A push-core looks like a clear plastic tube with a rubber handle on one end. Just as its name implies, the push core is pushed down into loose sediment using ROV Tiburon's manipulator arm. As the sediment fills up the core, water exits out the top through one-way valves. When the core is pulled up again, these valves close, which (most of the time) keeps the sediment from sliding out of the core tube. When we bring these cores back to the surface, we typically look for living animals and organic material in the sediments.
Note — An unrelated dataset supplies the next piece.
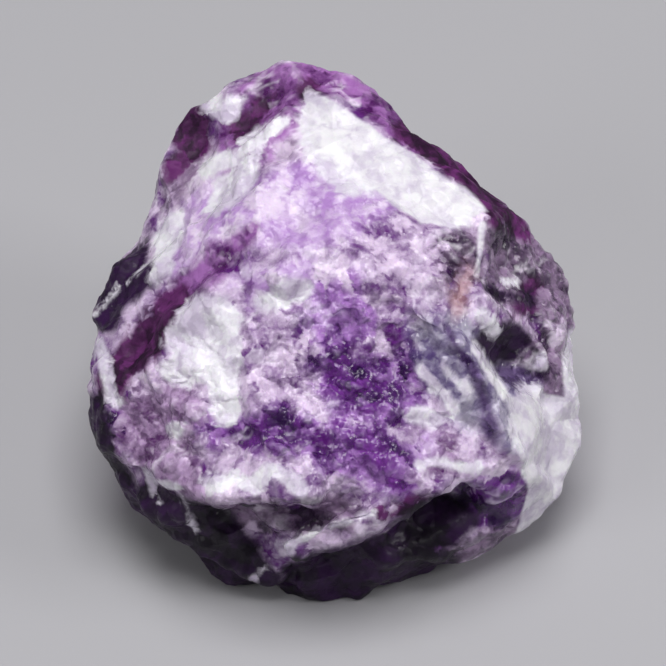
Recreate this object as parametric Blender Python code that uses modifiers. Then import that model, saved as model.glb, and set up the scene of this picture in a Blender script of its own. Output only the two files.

Vibracoring is a common technique used to obtain samples from water-saturated sediment. These corers work by attaching a motor that induces high frequency vibrations in the core liner that in turn liquefies the sediment directly around the core cutter, enabling it to pass through the sediment with little resistance.

CO2 accumulator

Carbon dioxide is a liquid at the temperatures and pressures on the seafloor where hydrates are known to occur. Because of this, one cannot simply take down a tank of gas and expect to be able to release it at depth. Instead, the CO2 piston accumulator is used to deliver precise volumes of liquid CO,2 to experiments on the seafloor. The valves are operated hydraulically by remote control and hydraulic pressure is used to expel the liquid CO2 and deliver it to the experiments.

Heat-flow probe

MBARI's heat-flow probe is mounted on the side of the ROV Doc Ricketts inside the vertical stainless steel box. This both protects the delicate probe and provide the track so that the probe can be inserted into the sediment along a totally straight path.  The probe contains five high precision platinum sensors which are used to measure the vertical temperature gradient in the sediments. This gradient along with some knowledge of the heat capacity of the sediment allows scientists to calculate the rate of heat loss from the sediments into the ocean.

 Research Team

Peter Brewer
Senior Scientist, MBARI

Peter has taken part in more than 30 deep-sea cruises, and has served as chief scientist on major expeditions and on more than 90 ROV dives with MBARI ships and vehicles. His research interests include the ocean geochemistry of the greenhouse gases. He has devised novel techniques both for measurement and for extracting the oceanic signatures of global change. At MBARI his current interests include the geochemistry of gas hydrates, and the evolution of the oceanic fossil fuel CO2 signal. He has developed novel techniques for deep ocean laser Raman spectroscopy, and for testing the principles and impacts of deep ocean CO2 injection.

Ed Peltzer
Senior Research Specialist, MBARI

Ed is an ocean chemist who has been with MBARI since 1997. He has been involved in developing instrumentation and analytical techniques to study the composition of gases in gas hydrates and deep-sea vents. He has also collaborated on the development of new instrumentation for the measurement of temperature and pH from an ROV. As the group's project manager, Ed is also responsible for expedition planning and logistics.

Peter Walz
Senior Research Technician, MBARI

Peter has worked as a research technician for a variety of scientists at MBARI. Most recently he has supported the research efforts of Dr. Peter Brewer and his interests in the ocean chemistry of greenhouse gases such as methane and carbon dioxide. Peter assists with the design, testing and deployment of the ocean going science hardware and works closely with the marine operations group to integrate new equipment to work with MBARI's ROV's.

Xin Zhang
Graduate Student, Ocean University of China & Visiting Investigator, MBARI

Xin Zhang is a Ph.D. student from the Ocean University of China and is now studying at MBARI with Peter Brewer and Bill Kirkwood. He has been involved in the development of a Deep-Sea Raman Probe for the measurement of sediment pore water geochemistry. In this expedition, he will focus on obtaining the in situ pore water Raman spectra and the collection of pore water samples for subsequent shipboard analyses by ion and gas chromatography.

Keith Hester
Conoco Phillips

Keith is currently an associate engineer with ConocoPhillips focused on natural gas hydrates. Keith received his PhD in Chemical Engineering from the Colorado School of Mines in 2007. This was followed by a two-year postdoctoral fellowship at the Monterey Bay Aquarium Research Institute with Dr. Peter Brewer. His research interests include the use of carbon dioxide to replace methane in natural hydrates.

John Ripmeester
Principal Research Officer, Materials Structure and Function Group
National Research Council Canada

John has been a staff member at the NRC since 1974, first with the Division of Chemistry, then with the Steacie Institute for Molecular Sciences upon its establishment in 1991. His research focuses on the chemical applications of solid state nuclear magnetic resonance (NMR) spectroscopy, the development of multi-technique approaches to the characterization of materials, supramolecular chemistry, porous materials, clathrates, gas hydrates, and other guest-host materials. He has nearly 500 publications and six patents and is often an invited speaker at special events.